Some of Turley’s most notable non-academic work is his representation of the Area 51 workers at a secret air base in Nevada; the nuclear couriers at Oak Ridge, Tennessee; the Rocky Flats grand jury in Colorado; Dr. Eric Foretich, the husband in the famous Elizabeth Morgan custody controversy. He challenged Black Bag Operations authorized under the Foreign Intelligence Surveillance Act (FISA) in espionage cases against former CIA officer Harold Nicholson; and four former United States Attorneys General during the Clinton impeachment litigation. He has also represented defendants in terrorism cases including Dr. Ali Al-Timimi (the alleged head of the Virginia Jihad/Paintball conspiracy) and Dr. Sami Al-Arian (in a criminal contempt case). He also represented Larry Hanauer, a House Intelligence Committee staff member falsely accused of leaking classified information to the New York Times and David Faulk, a whistleblower who revealed abuses at NSA's Fort Gordon surveillance programs. He is also lead counsel in the litigation over the mass arrests at the World Bank/IMF protests in Washington. He testified on the Clinton impeachment as one of the constitutional experts on the standards and merits of the case. The conceptual thread running through many of the cases taken on by Turley is that they involve claims of Executive Privilege and national security exceptions to fundamental constitutional rights.

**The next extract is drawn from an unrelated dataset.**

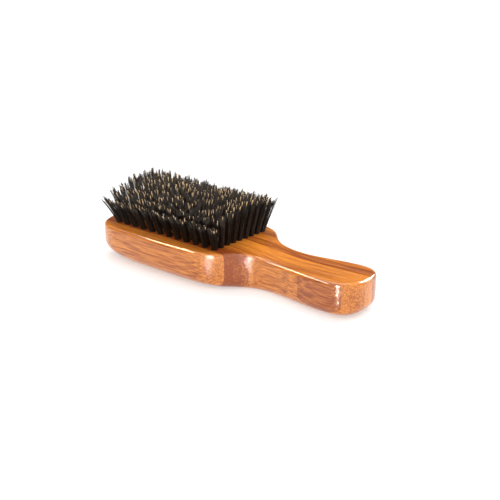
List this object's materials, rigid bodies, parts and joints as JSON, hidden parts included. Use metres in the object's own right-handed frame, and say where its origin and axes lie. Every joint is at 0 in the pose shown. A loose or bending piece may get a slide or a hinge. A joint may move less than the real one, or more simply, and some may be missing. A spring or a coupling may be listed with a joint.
{
  "type": "beard brush",
  "caption": "Club-shaped beard brush: lacquered laminated bamboo board with a waisted handle and a rectangular field of dark boar bristle tufts set in blind holes.",
  "frame": {"origin": "on the underside, at the middle of the brush's length and width", "axes": "+X from the head towards the butt of the handle, +Z out of the face that the bristles stand on"},
  "size_m": [0.1806, 0.0656, 0.0436],
  "materials": {
    "bamboo_light": "gloss clear lacquer",
    "bamboo_dark": "gloss clear lacquer",
    "bristle": "natural boar bristle, near black with scattered pale tips"
  },
  "bodies": {
    "root": {"bamboo_strip_middle": "bamboo_light", "bamboo_strip_right_1": "bamboo_dark", "bamboo_strip_right_2": "bamboo_light", "bamboo_strip_right_3": "bamboo_dark", "bamboo_strip_right_4": "bamboo_light", "bamboo_strip_right_5": "bamboo_dark", "bamboo_strip_left_1": "bamboo_dark", "bamboo_strip_left_2": "bamboo_light", "bamboo_strip_left_3": "bamboo_dark", "bamboo_strip_left_4": "bamboo_light", "bamboo_strip_left_5": "bamboo_dark", "bristle_row_1": "bristle", "bristle_row_2": "bristle", "bristle_row_3": "bristle", "bristle_row_4": "bristle", "bristle_row_5": "bristle", "bristle_row_6": "bristle", "bristle_row_7": "bristle", "bristle_row_8": "bristle", "bristle_row_9": "bristle", "bristle_row_10": "bristle", "bristle_row_11": "bristle", "bristle_row_12": "bristle"}
  },
  "joints": []
}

He is a frequent witness before the House and Senate on constitutional and statutory issues as well as tort reform legislation. He lives in D.C. with his wife Leslie. He served as the consultant to the Florida House of Representatives on constitutional issues and also served as the consultant to the Puerto Rico House of Representatives on the impeachment of Gov. Aníbal Acevedo Vilá. Professor Turley is also a nationally recognized legal commentator. Turley was ranked as 38th in the top 100 most cited “public intellectuals” in the recent study by Judge Richard Posner. Turley was found to be the second most cited law professor in the country. He was also ranked among the nation's top 500 lawyers in 2008. (He was previously ranked in the top ten military lawyers as well as one of the forty top lawyers under the age of forty).